### Given problem
Find the word "model" in the data. Return every line where it appears.

══════════

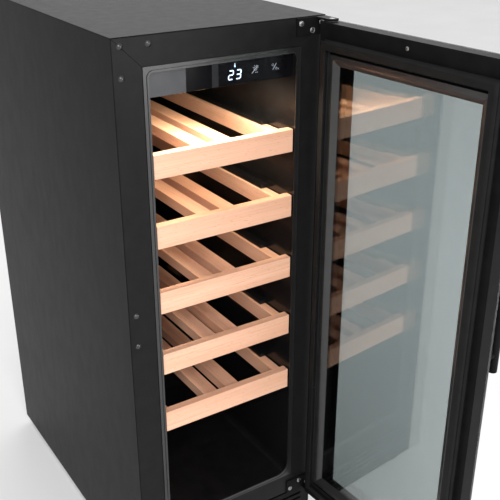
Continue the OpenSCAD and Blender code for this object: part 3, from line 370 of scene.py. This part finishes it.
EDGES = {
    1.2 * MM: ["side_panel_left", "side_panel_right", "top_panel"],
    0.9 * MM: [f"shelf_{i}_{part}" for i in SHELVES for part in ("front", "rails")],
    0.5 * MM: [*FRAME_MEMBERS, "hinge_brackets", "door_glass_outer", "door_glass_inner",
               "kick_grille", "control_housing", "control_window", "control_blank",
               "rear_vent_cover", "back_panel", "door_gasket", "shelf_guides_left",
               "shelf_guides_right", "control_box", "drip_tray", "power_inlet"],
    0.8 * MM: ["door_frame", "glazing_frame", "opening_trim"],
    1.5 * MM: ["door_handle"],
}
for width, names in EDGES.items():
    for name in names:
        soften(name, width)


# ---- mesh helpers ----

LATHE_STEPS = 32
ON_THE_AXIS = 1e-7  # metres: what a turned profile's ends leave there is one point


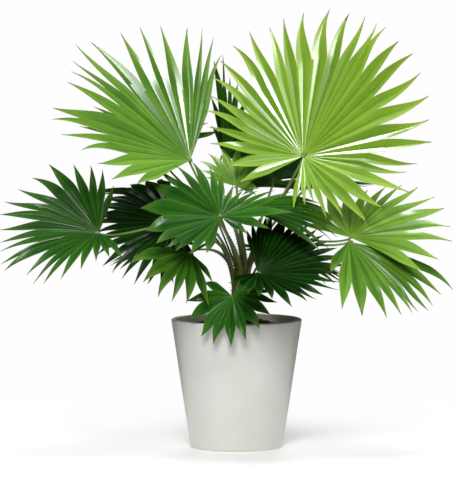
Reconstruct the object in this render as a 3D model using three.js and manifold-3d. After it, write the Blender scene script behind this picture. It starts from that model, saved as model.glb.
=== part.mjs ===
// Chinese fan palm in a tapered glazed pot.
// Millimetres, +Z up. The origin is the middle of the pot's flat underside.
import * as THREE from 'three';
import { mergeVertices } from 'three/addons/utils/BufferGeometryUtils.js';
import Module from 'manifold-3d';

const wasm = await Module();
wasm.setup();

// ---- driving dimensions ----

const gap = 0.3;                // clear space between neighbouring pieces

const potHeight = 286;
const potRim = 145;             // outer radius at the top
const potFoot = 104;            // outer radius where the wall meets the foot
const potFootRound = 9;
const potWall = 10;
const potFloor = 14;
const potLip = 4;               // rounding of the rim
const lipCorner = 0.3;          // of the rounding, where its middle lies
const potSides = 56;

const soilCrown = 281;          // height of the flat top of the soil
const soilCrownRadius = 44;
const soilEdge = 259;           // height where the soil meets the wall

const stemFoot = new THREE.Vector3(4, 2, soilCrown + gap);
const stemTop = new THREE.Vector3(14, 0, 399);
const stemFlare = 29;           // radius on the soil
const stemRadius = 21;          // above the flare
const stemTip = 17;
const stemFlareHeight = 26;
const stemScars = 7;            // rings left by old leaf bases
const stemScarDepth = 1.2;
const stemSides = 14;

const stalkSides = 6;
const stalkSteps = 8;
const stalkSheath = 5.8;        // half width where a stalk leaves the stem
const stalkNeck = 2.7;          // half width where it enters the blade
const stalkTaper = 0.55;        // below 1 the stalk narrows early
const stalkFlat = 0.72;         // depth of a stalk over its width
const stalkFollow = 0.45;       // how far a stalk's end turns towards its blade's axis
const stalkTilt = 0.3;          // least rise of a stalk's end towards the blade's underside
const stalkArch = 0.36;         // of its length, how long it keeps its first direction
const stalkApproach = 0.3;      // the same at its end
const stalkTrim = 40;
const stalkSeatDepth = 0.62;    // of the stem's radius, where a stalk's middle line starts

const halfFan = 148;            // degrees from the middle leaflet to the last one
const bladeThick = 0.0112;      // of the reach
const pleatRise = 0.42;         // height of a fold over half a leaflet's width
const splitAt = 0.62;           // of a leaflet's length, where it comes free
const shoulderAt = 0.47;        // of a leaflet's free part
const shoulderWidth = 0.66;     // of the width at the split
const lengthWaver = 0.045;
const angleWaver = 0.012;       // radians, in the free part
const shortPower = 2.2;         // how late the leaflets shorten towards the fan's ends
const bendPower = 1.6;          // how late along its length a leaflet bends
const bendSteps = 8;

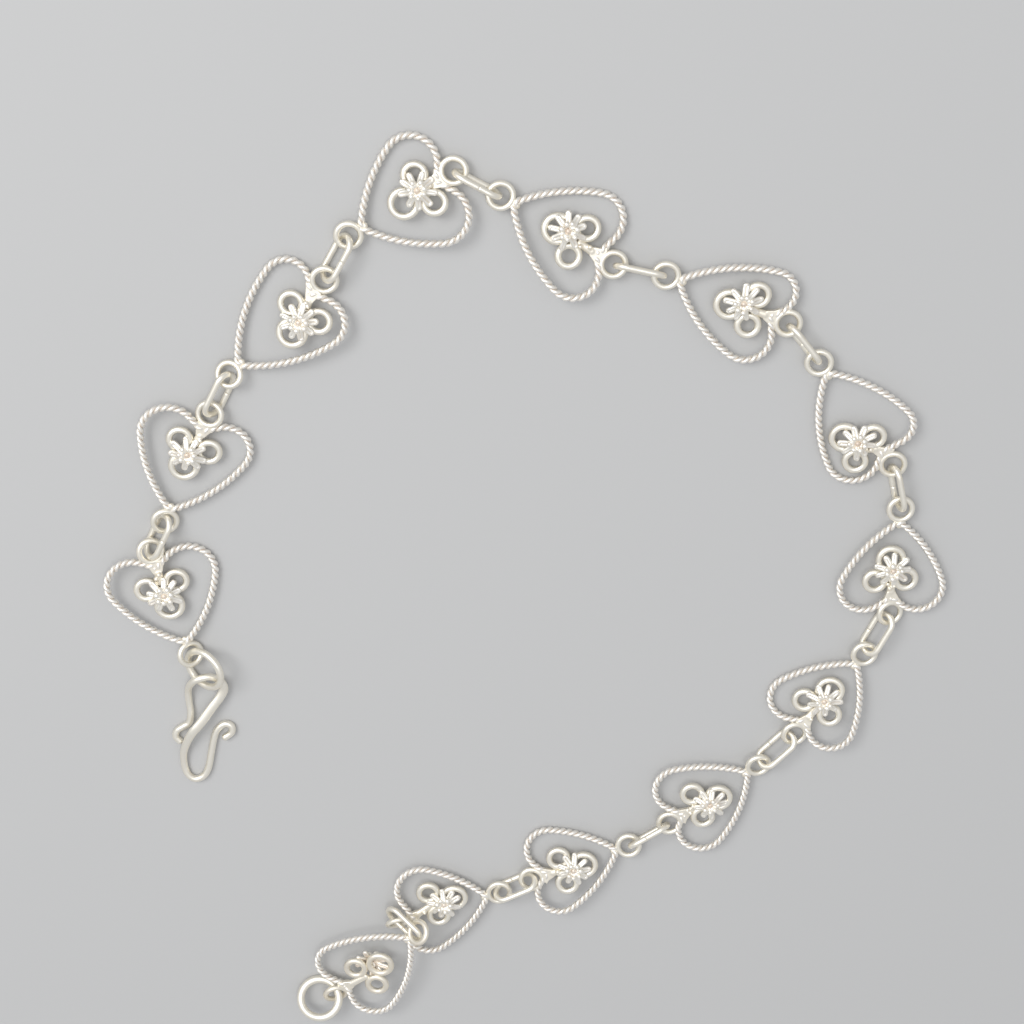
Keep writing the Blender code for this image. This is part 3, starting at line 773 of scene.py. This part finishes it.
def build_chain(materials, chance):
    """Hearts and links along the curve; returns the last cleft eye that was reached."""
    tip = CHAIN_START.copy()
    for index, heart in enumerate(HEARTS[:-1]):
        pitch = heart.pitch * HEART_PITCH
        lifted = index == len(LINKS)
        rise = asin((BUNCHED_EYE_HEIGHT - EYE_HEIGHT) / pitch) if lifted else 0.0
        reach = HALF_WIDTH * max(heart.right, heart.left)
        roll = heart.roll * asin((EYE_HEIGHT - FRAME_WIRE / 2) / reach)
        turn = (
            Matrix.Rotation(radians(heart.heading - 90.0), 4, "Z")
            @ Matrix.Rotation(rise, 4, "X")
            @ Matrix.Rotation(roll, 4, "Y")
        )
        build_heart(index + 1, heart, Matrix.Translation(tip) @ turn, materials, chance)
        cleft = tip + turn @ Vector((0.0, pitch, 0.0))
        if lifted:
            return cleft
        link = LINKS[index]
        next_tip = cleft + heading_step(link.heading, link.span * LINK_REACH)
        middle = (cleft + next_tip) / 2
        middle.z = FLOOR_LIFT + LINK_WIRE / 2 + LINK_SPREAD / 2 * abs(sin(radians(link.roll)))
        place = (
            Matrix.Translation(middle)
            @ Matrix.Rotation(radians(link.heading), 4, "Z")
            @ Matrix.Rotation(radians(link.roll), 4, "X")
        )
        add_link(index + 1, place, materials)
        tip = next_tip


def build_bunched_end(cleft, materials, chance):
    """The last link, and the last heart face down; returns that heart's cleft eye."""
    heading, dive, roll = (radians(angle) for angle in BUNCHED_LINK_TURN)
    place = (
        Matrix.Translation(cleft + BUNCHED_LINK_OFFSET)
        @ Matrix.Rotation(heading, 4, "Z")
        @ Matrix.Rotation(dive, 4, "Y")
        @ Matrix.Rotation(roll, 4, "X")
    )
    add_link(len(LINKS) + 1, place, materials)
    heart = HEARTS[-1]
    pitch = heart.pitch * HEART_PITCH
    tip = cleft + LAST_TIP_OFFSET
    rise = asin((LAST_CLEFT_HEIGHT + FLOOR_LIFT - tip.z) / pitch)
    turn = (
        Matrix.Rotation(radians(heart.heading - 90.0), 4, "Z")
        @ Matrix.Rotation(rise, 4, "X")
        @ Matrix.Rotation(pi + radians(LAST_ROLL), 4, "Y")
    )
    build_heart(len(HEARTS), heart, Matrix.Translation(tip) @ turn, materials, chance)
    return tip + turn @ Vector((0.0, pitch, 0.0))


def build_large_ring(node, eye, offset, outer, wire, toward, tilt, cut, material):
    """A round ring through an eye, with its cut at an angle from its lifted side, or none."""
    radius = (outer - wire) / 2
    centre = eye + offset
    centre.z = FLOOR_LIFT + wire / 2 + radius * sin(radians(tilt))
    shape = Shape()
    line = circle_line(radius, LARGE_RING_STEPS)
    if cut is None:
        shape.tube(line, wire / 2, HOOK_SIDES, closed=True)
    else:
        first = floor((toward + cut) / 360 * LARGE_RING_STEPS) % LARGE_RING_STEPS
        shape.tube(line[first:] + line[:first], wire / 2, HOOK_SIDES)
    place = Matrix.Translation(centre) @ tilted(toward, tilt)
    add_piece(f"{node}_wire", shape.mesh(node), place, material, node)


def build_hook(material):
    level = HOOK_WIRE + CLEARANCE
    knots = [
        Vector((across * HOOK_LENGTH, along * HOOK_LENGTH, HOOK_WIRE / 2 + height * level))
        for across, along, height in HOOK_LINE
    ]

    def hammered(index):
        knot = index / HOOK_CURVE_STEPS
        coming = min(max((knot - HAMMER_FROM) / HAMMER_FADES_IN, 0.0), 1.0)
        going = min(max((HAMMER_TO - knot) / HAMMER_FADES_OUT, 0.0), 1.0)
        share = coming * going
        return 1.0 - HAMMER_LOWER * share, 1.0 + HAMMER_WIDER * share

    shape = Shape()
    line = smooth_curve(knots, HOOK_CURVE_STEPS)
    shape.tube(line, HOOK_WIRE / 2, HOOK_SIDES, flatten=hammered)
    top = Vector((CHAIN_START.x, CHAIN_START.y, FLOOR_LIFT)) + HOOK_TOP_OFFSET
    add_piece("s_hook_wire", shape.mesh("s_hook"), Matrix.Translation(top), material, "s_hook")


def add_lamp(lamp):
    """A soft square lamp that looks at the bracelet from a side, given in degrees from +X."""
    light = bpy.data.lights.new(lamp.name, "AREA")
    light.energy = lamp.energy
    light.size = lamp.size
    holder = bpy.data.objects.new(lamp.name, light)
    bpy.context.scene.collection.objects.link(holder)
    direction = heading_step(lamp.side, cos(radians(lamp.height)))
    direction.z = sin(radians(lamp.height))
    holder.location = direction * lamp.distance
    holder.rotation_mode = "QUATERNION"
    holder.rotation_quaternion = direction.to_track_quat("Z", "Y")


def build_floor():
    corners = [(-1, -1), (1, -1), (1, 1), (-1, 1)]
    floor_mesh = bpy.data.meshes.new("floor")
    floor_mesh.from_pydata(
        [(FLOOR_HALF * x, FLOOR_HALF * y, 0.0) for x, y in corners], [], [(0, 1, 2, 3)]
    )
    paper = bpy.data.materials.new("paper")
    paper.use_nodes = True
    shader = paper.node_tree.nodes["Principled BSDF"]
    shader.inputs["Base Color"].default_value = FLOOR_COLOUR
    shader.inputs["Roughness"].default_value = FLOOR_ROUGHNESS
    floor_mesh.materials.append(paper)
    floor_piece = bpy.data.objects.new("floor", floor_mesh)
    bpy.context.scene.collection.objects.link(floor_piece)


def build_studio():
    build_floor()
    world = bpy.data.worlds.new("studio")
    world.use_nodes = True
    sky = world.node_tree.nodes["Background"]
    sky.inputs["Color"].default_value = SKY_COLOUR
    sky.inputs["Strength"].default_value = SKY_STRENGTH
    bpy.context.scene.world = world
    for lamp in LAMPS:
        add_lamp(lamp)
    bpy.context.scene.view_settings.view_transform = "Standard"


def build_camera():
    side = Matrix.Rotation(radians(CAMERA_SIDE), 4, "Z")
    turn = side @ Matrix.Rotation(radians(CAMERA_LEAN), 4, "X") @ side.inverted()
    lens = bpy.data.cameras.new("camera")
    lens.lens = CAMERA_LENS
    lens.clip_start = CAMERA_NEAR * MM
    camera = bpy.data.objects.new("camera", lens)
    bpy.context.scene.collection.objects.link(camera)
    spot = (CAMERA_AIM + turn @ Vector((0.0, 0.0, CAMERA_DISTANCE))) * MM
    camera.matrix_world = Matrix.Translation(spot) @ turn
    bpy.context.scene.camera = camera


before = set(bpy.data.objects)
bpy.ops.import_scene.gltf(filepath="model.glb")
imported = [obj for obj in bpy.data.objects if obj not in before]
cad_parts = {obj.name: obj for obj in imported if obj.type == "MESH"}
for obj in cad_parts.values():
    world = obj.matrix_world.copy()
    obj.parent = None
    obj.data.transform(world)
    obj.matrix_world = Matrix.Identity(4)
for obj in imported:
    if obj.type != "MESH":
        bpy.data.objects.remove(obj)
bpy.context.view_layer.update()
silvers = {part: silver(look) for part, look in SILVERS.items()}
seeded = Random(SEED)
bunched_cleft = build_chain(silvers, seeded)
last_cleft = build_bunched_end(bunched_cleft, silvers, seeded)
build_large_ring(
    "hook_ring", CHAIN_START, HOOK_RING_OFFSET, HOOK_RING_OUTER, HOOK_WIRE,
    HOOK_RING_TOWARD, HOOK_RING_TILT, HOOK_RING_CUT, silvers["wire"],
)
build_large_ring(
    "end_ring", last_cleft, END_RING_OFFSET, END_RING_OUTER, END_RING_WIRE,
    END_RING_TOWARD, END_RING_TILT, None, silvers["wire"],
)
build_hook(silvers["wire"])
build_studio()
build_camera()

══════════

### Output
Reconstruct the object in this render as a 3D model using three.js and manifold-3d. After it, write the Blender scene script behind this picture. It starts from that model, saved as model.glb.
bpy.ops.import_scene.gltf(filepath="model.glb")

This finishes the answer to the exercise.